Architecture diagram
Deploying this solution with the default parameters builds the following environment in the AWS Cloud.
Data Transfer Hub architecture
This solution deploys the Amazon CloudFormation template in your AWS Cloud account and completes the following settings.
- The solution’s static web assets (frontend user interface) are stored in Amazon S3 and made available through Amazon CloudFront.
- The backend APIs are provided via AWS AppSync GraphQL.
- Users are authenticated by either Amazon Cognito User Pool (in AWS Regions) or by an OpenID connect provider (in AWS China Regions) such as Authing, Auth0, etc.
- AWS AppSync runs AWS Lambda to call backend APIs.
- Lambda starts an AWS Step Functions workflow that uses AWS CloudFormation to start or stop/delete the Amazon ECR or Amazon S3 plugin template.
- The plugin templates are hosted in a centralized Amazon S3 bucket managed by AWS.
- The solution also provisions an Amazon ECS cluster that runs the container images used by the plugin template, and the container images are hosted in Amazon ECR.
- The data transfer task information is stored in Amazon DynamoDB.
After deploying the solution, you can use AWS WAF to protect CloudFront or AppSync.
Important
If you deploy this solution in AWS (Beijing) Region operated by Beijing Sinnet Technology Co., Ltd. (Sinnet), or the AWS (Ningxia) Region operated by Ningxia Western Cloud Data Technology Co., Ltd. ( ), you are required to provide a domain with ICP Recordal before you can access the web console.
The web console is a centralized place to create and manage all data transfer jobs. Each data type (for example, Amazon S3 or Amazon ECR) is a plugin for Data Transfer Hub, and is packaged as an AWS CloudFormation template hosted in an S3 bucket that AWS owns. When the you create a transfer task, an AWS Lambda function initiates the Amazon CloudFormation template, and state of each task is stored and displayed in the DynamoDB tables.
As of this revision, the solution supports two data transfer plugins: an Amazon S3 plugin and an Amazon ECR plugin.
Amazon S3 plugin
Data Transfer Hub Amazon S3 plugin architecture
The Amazon S3 plugin runs the following workflows:
- A time-based Event Bridge rule triggers a AWS Lambda function on an hourly basis.
- AWS Lambda uses the launch template to launch a data comparison job (JobFinder) in an Amazon Elastic Compute Cloud (Amazon EC2).
- The job lists all the objects in the source and destination buckets, makes comparisons among objects and determines which objects should be transferred.
- Amazon EC2 sends a message for each object that will be transferred to Amazon Simple Queue Service (Amazon SQS). Amazon S3 event messages can also be supported for more real-time data transfer; whenever there is object uploaded to source bucket, the event message is sent to the same Amazon SQS queue.

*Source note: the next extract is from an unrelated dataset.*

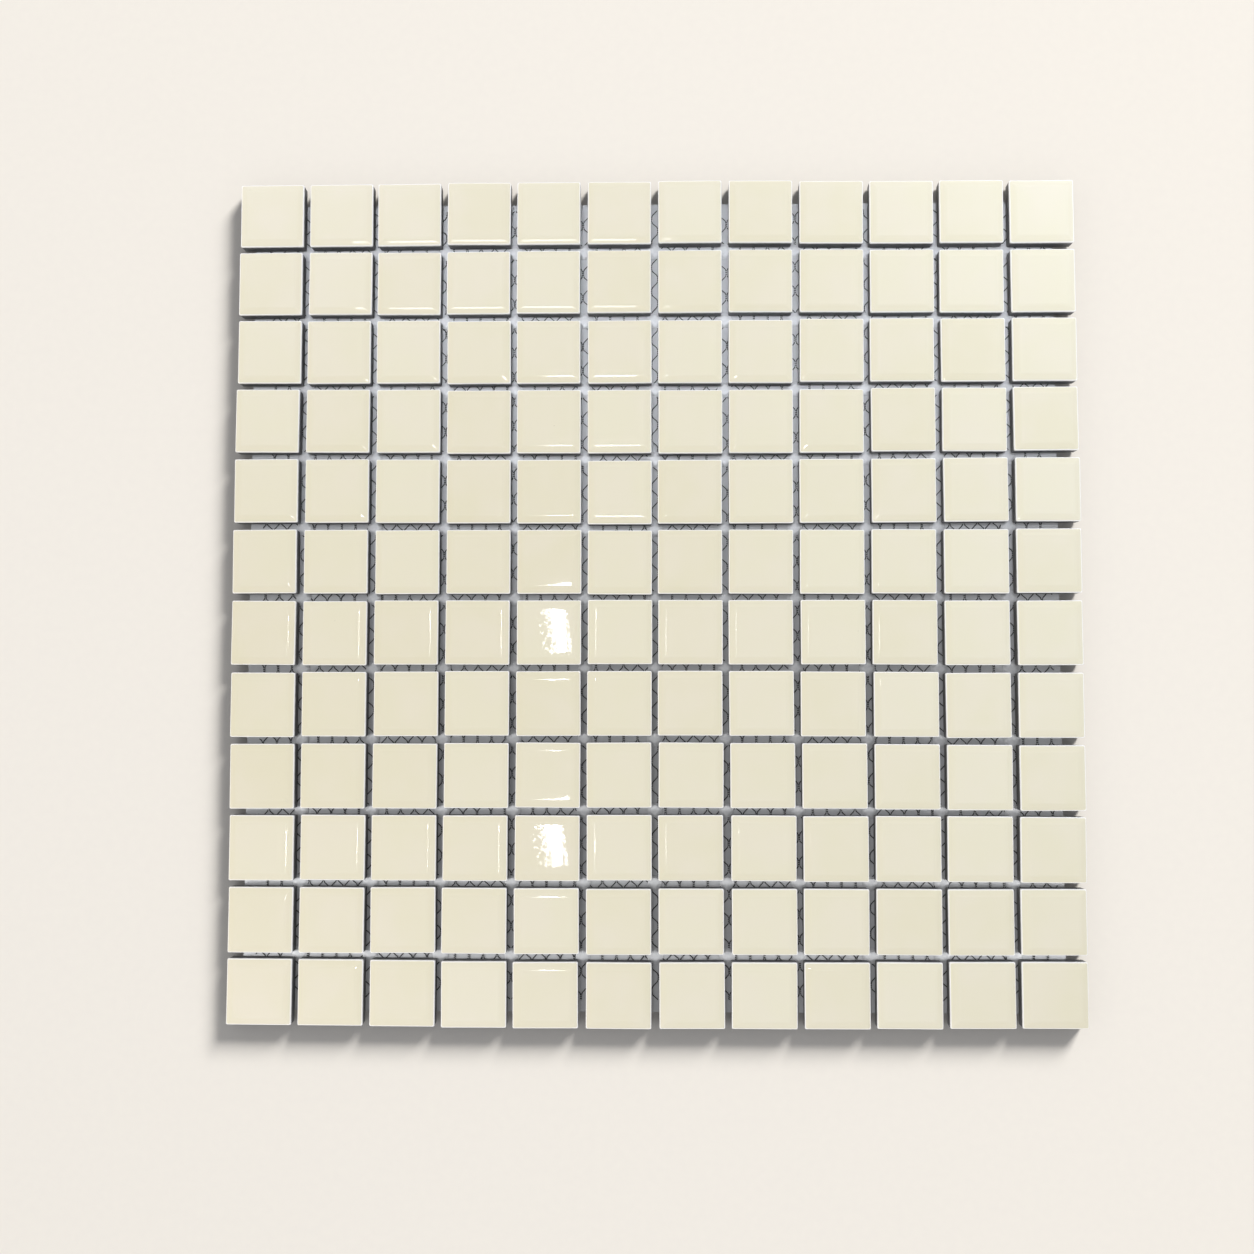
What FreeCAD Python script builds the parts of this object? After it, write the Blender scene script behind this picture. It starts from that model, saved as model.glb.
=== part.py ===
import FreeCAD, Part
import math
import os
import random

# Mosaic tile sheet: square glazed tile chips laid in a grid on an open knitted net,
# with a dot of adhesive on the net wherever four tiles meet.
# Millimetres. The origin is the centre of the underside, +Z points out of the glazed faces,
# and +Y runs along the straight threads of the net.

# Tile chips
tiles_across = 12
tiles_down = 12
tile_side = 23.0
tile_thickness = 6.0
tile_corner_radius = 0.9
rim_width = 0.55
rim_drop = 0.7

# How they are laid: the joint between them, the long waves in which the net lets the rows and
# columns drift, and how far each chip may sit out of line
joint_width = 2.4
lay_drift = 0.36
lay_wander = 0.15
lay_turn = 0.35
lay_seed = 5

# Knitted net: six-sided openings whose straight sides run along Y
net_thickness = 0.4
net_margin = 8.5
strand_width = 0.4
opening_width = 5.0
straight_length = 2.5
zigzag_rise = 2.0
course_skew = 5.0
wales_per_strip = 3

# Adhesive dots: blunted diamonds that stand on the net between four tile corners
dot_height = 0.9
dot_reach = 2.3
dot_clearance = 0.35
dot_crown = 0.6

tile_pitch = tile_side + joint_width
sheet_width = tiles_across * tile_pitch - joint_width
sheet_length = tiles_down * tile_pitch - joint_width
course_pitch = straight_length + zigzag_rise
course_slope = math.tan(math.radians(course_skew))


def closed_wire(points):
    """A polygon through the points and back to the first."""
    return Part.makePolygon(points + points[:1])


def tile_chip():
    """One pressed and glazed chip, centred on the Z axis with its back at Z = 0. Its rim slopes."""
    corner = FreeCAD.Vector(-tile_side / 2, -tile_side / 2, 0)
    chip = Part.makeBox(tile_side, tile_side, tile_thickness, corner)
    upright = [edge for edge in chip.Edges if edge.BoundBox.ZLength > tile_thickness / 2]
    chip = chip.makeFillet(tile_corner_radius, upright)
    rim = [edge for edge in chip.Edges if edge.BoundBox.ZMin > tile_thickness / 2]
    return chip.makeChamfer(rim_drop, rim_width, rim)


def drift(row, column):
    """How far the stretch of the net carries one tile from its place in an even grid."""
    across = math.pi * (column + 0.5) / tiles_across
    down = math.pi * (row + 0.5) / tiles_down
    x = lay_drift * math.cos(3 * across) * math.cos(2 * down)
    y = -lay_drift * math.cos(2 * across) * math.cos(3 * down)
    return x, y


def tile_places():
    """Centre and turn of each tile, by row from the far side and by column from the left."""
    chance = random.Random(lay_seed)
    places = {}
    for row in range(tiles_down):
        for column in range(tiles_across):
            drift_x, drift_y = drift(row, column)
            x = (column - (tiles_across - 1) / 2) * tile_pitch + drift_x
            y = ((tiles_down - 1) / 2 - row) * tile_pitch + drift_y
            x += chance.uniform(-1, 1) * lay_wander
            y += chance.uniform(-1, 1) * lay_wander
            turn = chance.uniform(-1, 1) * lay_turn
            places[row, column] = (FreeCAD.Vector(x, y, net_thickness), turn)
    return places


def tile_row(chip, places, row):
    """The chips of one row, each with its back flat on the net."""
    row_chips = []
    for column in range(tiles_across):
        centre, turn = places[row, column]
        laid = chip.copy()
        laid.Placement = FreeCAD.Placement(centre, FreeCAD.Rotation(FreeCAD.Vector(0, 0, 1), turn))
        row_chips.append(laid)
    return Part.makeCompound(row_chips)


def net_opening():
    """Corners of one opening of the net about its centre, half a strand inside the knitted cell."""
    half_width = opening_width / 2
    half_straight = straight_length / 2
    tip = half_straight + zigzag_rise
    right_side = [(0, tip), (half_width, half_straight), (half_width, -half_straight)]
    left_side = [(-x, -y) for x, y in right_side]
    cell = [FreeCAD.Vector(x, y + x * course_slope, 0) for x, y in right_side + left_side]
    shrunk = closed_wire(cell).makeOffset2D(-strand_width / 2)
    return [vertex.Point for vertex in shrunk.OrderedVertexes]


def openings_between(x_low, x_high, y_high, opening):
    """Openings that reach into one strip, as those that lie whole in it and those its edges cut."""
    whole = []
    cut = []
    wales = round((x_high - x_low) / opening_width)
    courses = math.ceil((y_high + abs(x_low) + abs(x_high)) / course_pitch)
    for course in range(-courses, courses + 1):
        stagger = opening_width / 2 * (course % 2)
        for wale in range(wales + 2):
            x = x_low + (wale - 0.25) * opening_width - stagger + opening_width / 2
            y = course * course_pitch + x * course_slope
            corners = [point + FreeCAD.Vector(x, y, 0) for point in opening]
            box = closed_wire(corners).BoundBox
            if box.XMax <= x_low or box.XMin >= x_high or abs(y) - box.YLength / 2 >= y_high:
                continue
            inside = box.XMin > x_low and box.XMax < x_high and max(-box.YMin, box.YMax) < y_high
            (whole if inside else cut).append(closed_wire(corners))
    return whole, cut


def net_strip(x_low, x_high, y_high, opening):
    """One strip of the net, its strands fused at every knot and cut square at its edges."""
    whole, cut = openings_between(x_low, x_high, y_high, opening)
    size = (x_high - x_low, 2 * y_high)
    plain = Part.makePlane(*size, FreeCAD.Vector(x_low, -y_high, 0))
    trimmed = plain.cut([Part.Face(wire) for wire in cut])
    outline = max(trimmed.Faces, key=lambda face: face.Area).OuterWire
    return Part.Face([outline] + whole).extrude(FreeCAD.Vector(0, 0, net_thickness))


def net_strips():
    """The net from left to right, in strips of a few wales that meet face to face."""
    wales = math.floor((sheet_width - 2 * net_margin) / opening_width)
    y_high = sheet_length / 2 - net_margin
    opening = net_opening()
    strips = []
    for first in range(0, wales, wales_per_strip):
        last = min(first + wales_per_strip, wales)
        x_low, x_high = [(wale - wales / 2) * opening_width for wale in (first, last)]
        strips.append(net_strip(x_low, x_high, y_high, opening))
    return strips


def blunt_diamond(seat, reach, z):
    """Outline of a dot: four sides across the tile corners, blunted where the joints leave it."""
    side = seat * math.sqrt(2)
    reach = min(reach, side)
    quarter = [(reach, side - reach), (side - reach, reach)]
    points = []
    for turn in range(4):
        points += quarter
        quarter = [(-y, x) for x, y in quarter]
    return closed_wire([FreeCAD.Vector(x, y, z) for x, y in points])


def glue_dots(places):
    """A dot on the net at each inner crossing of the joints, clear of the four tile corners."""
    corner_distance = math.sqrt(2) * (joint_width / 2 + tile_corner_radius) - tile_corner_radius
    seat = corner_distance - dot_clearance
    base = blunt_diamond(seat, dot_reach, net_thickness)
    crown = blunt_diamond(seat * dot_crown, dot_reach * dot_crown, net_thickness + dot_height)
    dot = Part.makeLoft([base, crown], True, True)
    dots = []
    for row in range(1, tiles_down):
        for column in range(1, tiles_across):
            around = [places[r, c][0] for r in (row - 1, row) for c in (column - 1, column)]
            middle = sum(around, FreeCAD.Vector()) / 4
            dots.append(dot.translated(FreeCAD.Vector(middle.x, middle.y, 0)))
    return Part.makeCompound(dots)


def main():
    os.makedirs("parts", exist_ok=True)
    chip = tile_chip()
    places = tile_places()
    nodes = {}
    for row in range(tiles_down):
        nodes[f"tile_row_{row + 1:02d}"] = tile_row(chip, places, row)
    for number, strip in enumerate(net_strips(), 1):
        nodes[f"net_strip_{number:02d}"] = strip
    nodes["glue_dots"] = glue_dots(places)
    for name, shape in nodes.items():
        shape.exportStep(f"parts/{name}.step")


main()
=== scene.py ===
"""Finish of a mosaic tile sheet: glazed porcelain chips on a knitted net, held by dots of adhesive.

Metres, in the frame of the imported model: +Z out of the glazed faces, +Y up the sheet.
Sizes are written in millimetres, times MM.
"""
import math
import random

import bpy
from mathutils import Matrix, Vector


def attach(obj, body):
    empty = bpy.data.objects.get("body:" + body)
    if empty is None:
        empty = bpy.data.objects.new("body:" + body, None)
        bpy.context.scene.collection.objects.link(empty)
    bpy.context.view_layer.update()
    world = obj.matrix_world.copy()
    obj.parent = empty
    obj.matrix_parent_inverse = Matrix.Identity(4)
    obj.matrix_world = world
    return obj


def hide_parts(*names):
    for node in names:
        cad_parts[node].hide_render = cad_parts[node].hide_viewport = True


MM = 0.001

# Sheet
TILES = 12
TILE_PITCH = 25.4 * MM
TILE_SIDE = 23.0 * MM
TILE_TOP = 6.4 * MM
NET_TOP = 0.4 * MM
ROWS = [f"tile_row_{row:02d}" for row in range(1, TILES + 1)]

# Points of a CAD chip's right wall, from which its turn is read: how deep the wall is searched, how
# far they may lie from its middle, so as to leave out the corners, and how far below the face
WALL_DEPTH = 0.2 * MM
WALL_REACH = 10.75 * MM
WALL_TOP_DROP = 1.0 * MM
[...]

- A JobWorker running in Amazon EC2 consumes the messages in SQS and transfers the object from the source bucket to the destination bucket. You can use an Auto Scaling group to control the number of EC2 instances to transfer the data based on business need.
- A record with transfer status for each object is stored in Amazon DynamoDB.
- The Amazon EC2 instance will get (download) the object from the source bucket based on the Amazon SQS message.
- The Amazon EC2 instance will put (upload) the object to the destination bucket based on the Amazon SQS message.
- When the JobWorker node identifies a large file (with a default threshold of 1 GB) for the first time, a Multipart Upload task running in Amazon EC2 is initiated. The corresponding UploadId is then conveyed to the AWS Step Functions, which invokes a scheduled recurring task. Every minute, AWS Step Functions verifies the successful transmission of the distributed shards associated with the UploadId across the entire cluster.
- If all shards have been transmitted successfully, Amazon EC2 invokes the CompleteMultipartUpload API in Amazon S3 to finalize the consolidation of the shards. Otherwise, any invalid shards are discarded.
Note
If an object (or part of an object) transfer failed, the JobWorker releases the message in the queue, and the object is transferred again after the message is visible in the queue (default visibility timeout is set to 15 minutes). If the transfer failed five times, the message is sent to the dead letter queue and a notification alarm is initiated.
Amazon ECR plugin
Data Transfer Hub Amazon ECR plugin architecture
The Amazon ECR plugin runs the following workflows:
- An EventBridge rule runs an AWS Step Functions workflow on a regular basis (by default, it runs daily).
- Step Functions invokes AWS Lambda to retrieve the list of images from the source.
- Lambda will either list all the repository content in the source Amazon ECR, or get the stored image list from System Manager Parameter Store.
- The transfer task will run within Fargate in a maximum concurrency of 10. If a transfer task failed for some reason, it will automatically retry three times.
- Each task uses skopeo to copy the images into the target ECR.
- After the copy completes, the status (either success or fail) is logged into DynamoDB for tracking purpose.